Optimistic forecasts

Fast Retailing’s operating profit for the three months ended February is expected to rise 11% year-on-year. This figure could amount to $114.3 billion yen (753.4 million).

It is worth noting that this growth occurs in the first quarter, in which Fast Retailing has already recorded a 25% increase in profits. This was facilitated by the company’s successful performance in the Chinese market, which is its largest foreign market.

Analysts believe that, despite such impressive performance, the company maintains a conservative forecast without changing it. In this regard, second quarter results may exceed analysts’ consensus forecasts.

Uniqlo success

Uniqlo is showing optimism about its prospects, supported by a number of factors. First, the company’s business in China and South Korea has seen a strong recovery, with store sales in the Asia, India and Oceania regions performing well. Additionally, the US recorded impressive apparel sales in December 2023.

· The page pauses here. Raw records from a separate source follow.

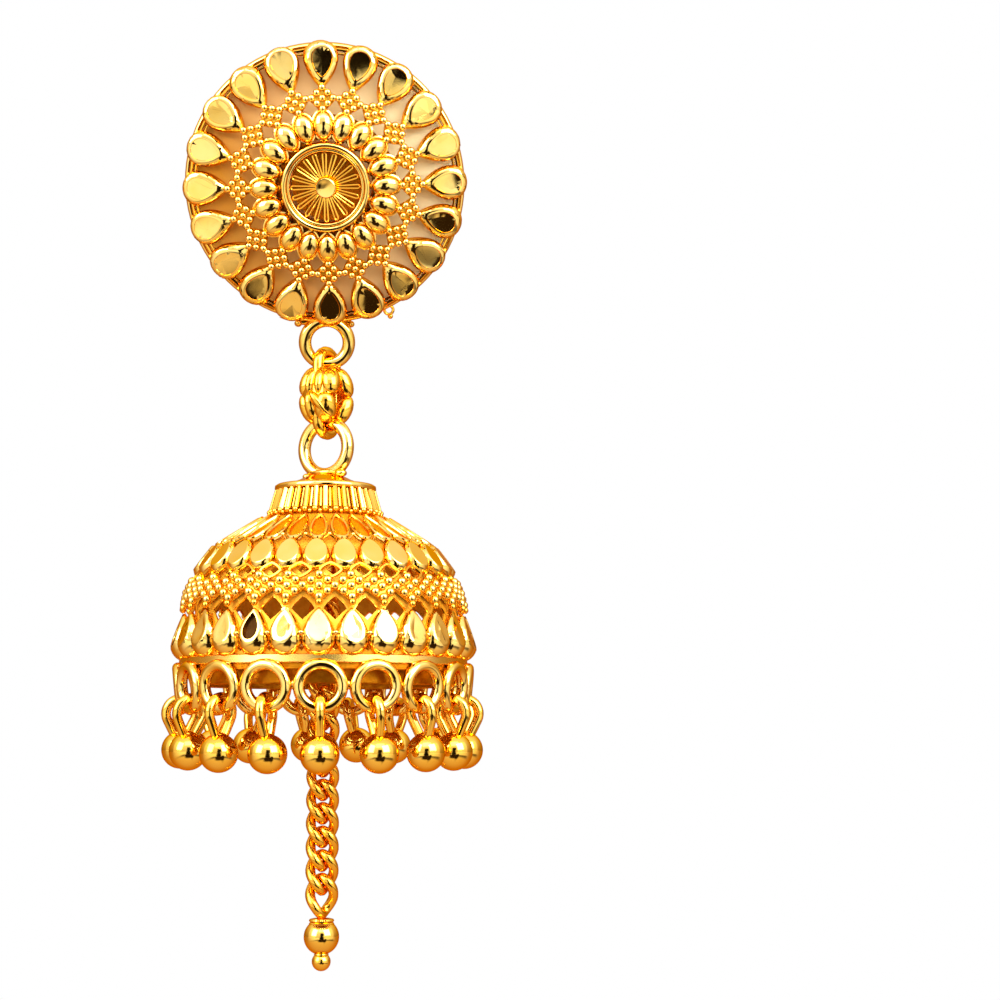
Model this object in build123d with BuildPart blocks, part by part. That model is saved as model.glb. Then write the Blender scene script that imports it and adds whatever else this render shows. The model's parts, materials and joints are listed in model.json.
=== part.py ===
from build123d import *
from math import asin, cos, radians, sin, sqrt
import os

# A jhumka earring: a domed openwork stud, a slotted bead link, and a pierced bell with
# seventeen ball drops round its rim and a chain down its middle. Millimetres, +Z up, the
# face towards -Y. The origin is where the ear post leaves the back of the stud.

# ---------------------------------------------------------------- driving dimensions
# stud, heights are above the back of its plate
lean = 20.0  # degrees that the top of the face tips forward under the bell's weight
rim_radius, rim_wall, rim_height = 11.6, 0.5, 1.8
plate_thickness = 0.5
cell_count = 20  # pear cells, lattice holes and spokes round the face
cell_tip, cell_end, cell_width = -2.0, 1.75, 2.3  # along the cell from its middle
cell_radius, cell_height, cell_depth, cell_slope = 10.1, 2.2, 1.5, 12.0
cell_bevel = 0.3
lattice_inner, lattice_outer, lattice_floor, lattice_crown = 5.9, 8.8, 1.6, 2.9
lattice_hole, lattice_hole_radius = 0.75, 6.6
petal_inner, petal_floor, petal_crown = 3.6, 2.1, 3.5
bezel_inner, bezel_outer, bezel_floor, bezel_crown = 3.2, 4.1, 2.4, 4.3
floor_bottom, floor_top = 2.7, 3.2
spoke_width, spoke_crown, spoke_start, spoke_end = 0.25, 3.5, 1.0, 3.0
boss_radius, boss_crown = 0.9, 4.4

# ring under the stud, measured on the stud's own plane
hanger_radius, hanger_wire = 1.9, 0.56  # centre line and half the wire
hanger_drop, hanger_height = 13.9, 1.0  # down from the stud's centre, and above its back
hanger_bar_length, hanger_bar_thick = 5.0, 0.7
post_radius, post_length = 0.45, 10.0
post_root_radius, post_head_radius, post_head_thick, post_gap = 0.9, 1.5, 0.35, 0.05

# slotted bead link, heights from the middle of the wire that it hangs on
link_turn = 35.0  # degrees that the slot is turned from the line of the stud's ring
link_wire = 0.35  # half the thickness of the eye at each end
slot_half, wire_proud = 0.95, 0.12
eye_rise = 0.97  # middle of the top eye's wire above the ring wire
foot_drop = 6.1  # middle of the foot's wire below the ring wire
bead_top, bead_groove, bead_bottom = -0.35, -2.8, -5.3
bead_radius, bead_groove_radius, bead_end_radius = 2.4, 2.1, 0.9
ring_clearance = 0.22

# bell, heights are absolute
bell_ring_radius, bell_ring_wire = 2.27, 0.56
cap_crown, cap_edge, cap_foot = -24.7, -26.1, -26.6
cap_crown_radius, cap_edge_radius, cap_wall = 1.6, 4.5, 0.9
collar_top_radius, collar_foot_radius, collar_foot = 4.3, 4.95, -28.5
wall = 0.8
shoulder = (8.75, -30.55)  # radius and height of points on the bell's outer line
waist = (11.35, -33.7)
belly = (12.35, -36.4)
hip = (13.0, -39.6)
band_radius, band_top, band_foot, band_wall = 12.75, -40.8, -41.6, 0.75
cell_rows = (  # columns: height, radius there, side of the diamond opening
    (-33.95, 11.4, 0.55),
    (-37.05, 12.5, 0.85),
    (-40.05, 13.0, 0.60),
)
bell_cell_count = 28
chain_eye_radius, chain_eye_wire, chain_eye_height = 0.9, 0.32, -26.65

# rings, ball drops and chain
drop_count = 17
rim_ring_circle, rim_ring_radius, rim_ring_wire = 12.4, 1.7, 0.4
rim_ring_height = -43.45
drop_circle, loop_radius, loop_wire, loop_gap = 12.2, 1.2, 0.33, 0.05
loop_sink = 0.55  # height above the ball's middle at which a loop's two legs would meet
ball_radius, ball_height = 1.62, -48.8
chain_radius, chain_top, chain_foot = 1.3, -27.95, -62.65
end_collar_radius, end_collar_top, end_collar_foot = 1.1, -62.7, -63.3
end_ball_radius, end_ball_height = 1.5, -64.25
end_tip_radius, end_tip_height, end_neck_radius = 0.8, -66.3, 0.5

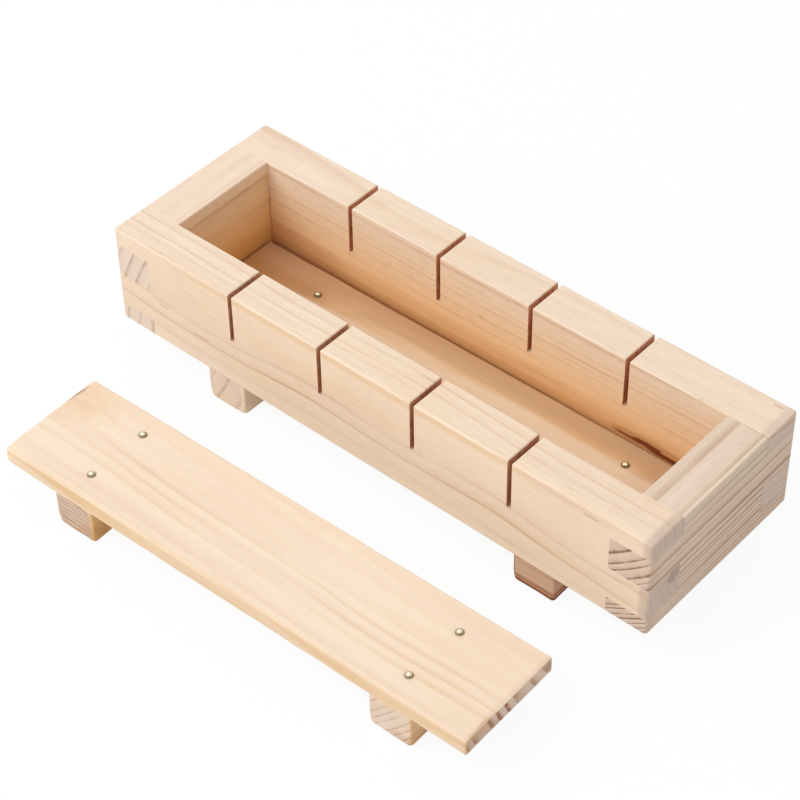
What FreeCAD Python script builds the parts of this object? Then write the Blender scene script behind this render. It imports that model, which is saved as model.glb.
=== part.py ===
import FreeCAD, Part
import math
import os

# Sushi rice press in wood: a finger-jointed frame with knife slots stands on a loose base,
# and a press board lies in front of it, battens down. Millimetres; X runs along the press,
# Y across it, Z up. The origin is on the table, under the middle of the whole set.

# Frame: four walls around the rice cavity.
cavity_length = 225.0
cavity_width = 50.5
side_thickness = 18.0
end_thickness = 18.0
wall_height = 46.0
finger_count = 3  # whole fingers in the wall's height
corner_radius = 1.5  # upright outer corners
edge_radius = 1.0  # outer edges along the top and the bottom
rim_radius = 0.6  # edges of the cavity

# Knife slots in both long walls, between equal portions.
portion_count = 5
slot_width = 2.0
slot_depth = 23.4
slot_mouth = 0.4  # chamfer on each side of the mouth

# Boards of the base and of the press.
board_thickness = 7.0
board_end_gap = 1.5  # to each end wall
board_side_gap = 1.25  # to each long wall
board_chamfer = 0.5  # all edges

# Battens, nailed across under each board.
batten_width = 19.0
batten_height = 16.0
batten_inset = 25.0  # from the board's end to the batten
batten_foot_radius = 2.0  # long edges of the foot
batten_chamfer = 0.8  # around the cut ends, below the board
base_batten_setback = 1.3  # from the frame's long faces to the batten's ends
batten_strays = {"base": 2.1, "press": 1.0}  # by which they were nailed to the right of their places

# Domed brass nails, two through the board into each batten.
nail_edge_distance = 10.7  # from the board's long edge
nail_head_radius = 1.65
nail_head_height = 1.35
nail_shank_radius = 0.8
nail_shank_length = 18.0
nail_fit = 0.02  # between the shank and its hole, all round and at its end
nail_strays = {  # nails driven off their marks, along and across the board
    "base_nail_left_back": (1.0, -1.8),
    "base_nail_right_back": (0.0, -0.3),
    "press_nail_left_back": (0.4, 0.5),
    "press_nail_right_back": (1.5, -0.6),
}

# How the loose base lies in its clearance.
base_skew = 0.9  # share of the side gap by which its left end lies to the front
base_lean = 0.2  # share of the room then left at its ends by which it lies to the left

# Where the press board lies.
press_gap = 33.3  # from the frame's front face to the board's nearest corner
press_shift = 4.7  # along X, from the middle of the frame
press_turn = 1.32  # degrees about the upright axis

# Worked out from the sizes above.
frame_length = cavity_length + 2 * end_thickness
frame_width = cavity_width + 2 * side_thickness
board_length = cavity_length - 2 * board_end_gap
board_width = cavity_width - 2 * board_side_gap
base_batten_length = frame_width - 2 * base_batten_setback
press_batten_length = board_width
slot_pitch = (cavity_length + slot_width) / portion_count
finger_height = wall_height / finger_count
batten_offset = board_length / 2 - batten_inset - batten_width / 2
board_top = batten_height + board_thickness

turn = math.radians(press_turn)
press_reach = (board_length / 2 - board_chamfer) * abs(math.sin(turn)) + board_width / 2 * math.cos(turn)
set_depth = frame_width + press_gap + 2 * press_reach
frame_y = (set_depth - frame_width) / 2
press_y = press_reach - set_depth / 2

base_slant = math.atan(2 * base_skew * board_side_gap / board_length)
base_end_room = board_end_gap - board_width / 2 * math.sin(base_slant)
base_shift = -base_lean * base_end_room

SIDES = (("left", -1), ("right", 1))
ROWS = (("front", -1), ("back", 1))
UP = FreeCAD.Vector(0, 0, 1)
LEVEL_SHARE = 1e-6  # share of a shape's size within which an edge counts as level


def centred_block(length, width, height, centre_x=0.0, centre_y=0.0, bottom=0.0):
    """A block with its middle over a point and its underside at a height."""
    corner = FreeCAD.Vector(centre_x - length / 2, centre_y - width / 2, bottom)
    return Part.makeBox(length, width, height, corner)


def upright_edges(shape):
    """The straight edges that run along Z."""
    return [edge for edge in shape.Edges if edge.BoundBox.XLength + edge.BoundBox.YLength < edge.Length / 2]


def level_edges(shape, height):
    """The edges that lie at one height."""
    flat = shape.BoundBox.DiagonalLength * LEVEL_SHARE
    return [
        edge
        for edge in shape.Edges
        if abs(edge.BoundBox.ZMin - height) < flat and abs(edge.BoundBox.ZMax - height) < flat
    ]


def eased_frame():
    """The glued frame as one ring, with its outer edges and cavity edges eased."""
    block = centred_block(frame_length, frame_width, wall_height)
    block = block.makeFillet(corner_radius, upright_edges(block))
    block = block.makeFillet(edge_radius, level_edges(block, 0) + level_edges(block, wall_height))
    ring = block.cut(centred_block(cavity_length, cavity_width, wall_height))
    reach = math.hypot(cavity_length, cavity_width) / 2 + rim_radius
    cavity_edges = [
        edge
        for edge in level_edges(ring, 0) + level_edges(ring, wall_height)
        if max(math.hypot(vertex.X, vertex.Y) for vertex in edge.Vertexes) < reach
    ]
    return ring.makeFillet(rim_radius, cavity_edges)


def joint_levels():
    """Heights of the joint lines from the top down: half a finger, then whole ones."""
    levels = [wall_height]
    level = wall_height - finger_height / 2
    while level > 0:
        levels.append(level)
        level -= finger_height
    return levels + [0.0]


def corner_cells(first):
    """The blocks of every second finger level in the four corners of the frame."""
    levels = joint_levels()
    cells = []
    for index in range(first, len(levels) - 1, 2):
        height = levels[index] - levels[index + 1]
        for _, along in SIDES:
            for _, across in ROWS:
                centre_x = along * (frame_length - end_thickness) / 2
                centre_y = across * (frame_width - side_thickness) / 2
                cell = centred_block(
                    end_thickness, side_thickness, height, centre_x, centre_y, levels[index + 1]
                )
                cells.append(cell)
    return cells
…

The company, founded and run by Tadashi Yanai, has broken records over the past two years and is forecasting further profit growth this year, driven by its aggressive expansion into overseas markets. Yanai, who is Japan’s richest man, will speak at a Fast Retailing briefing on Thursday.

It is worth noting that Fast Retailing, with 922 stores in mainland China, is the leader among global retailers operating in this country. Last year, sales in the region showed a sharp recovery from a slump caused by COVID-19 lockdowns.

National currency factor

The yen’s depreciation to a 34-year low also plays into Fast Retailing’s hands, as the company generates more than half of its revenue outside Japan. As a result, the company’s shares showed growth of 28% in 2024, outpacing the 19% growth of the benchmark Nikkei index.

The US dollar is stable on Wednesday ahead of the release of a key inflation report. Wednesday’s consumer price index data is expected to be a “big test for Japanese authorities.” However, Bank of Japan Governor Kazuo Ueda rejected market speculation that the sharp fall in the yen could push the central bank to raise interest rates.

Currently, the Japanese currency remains relatively stable at 151.785 per dollar.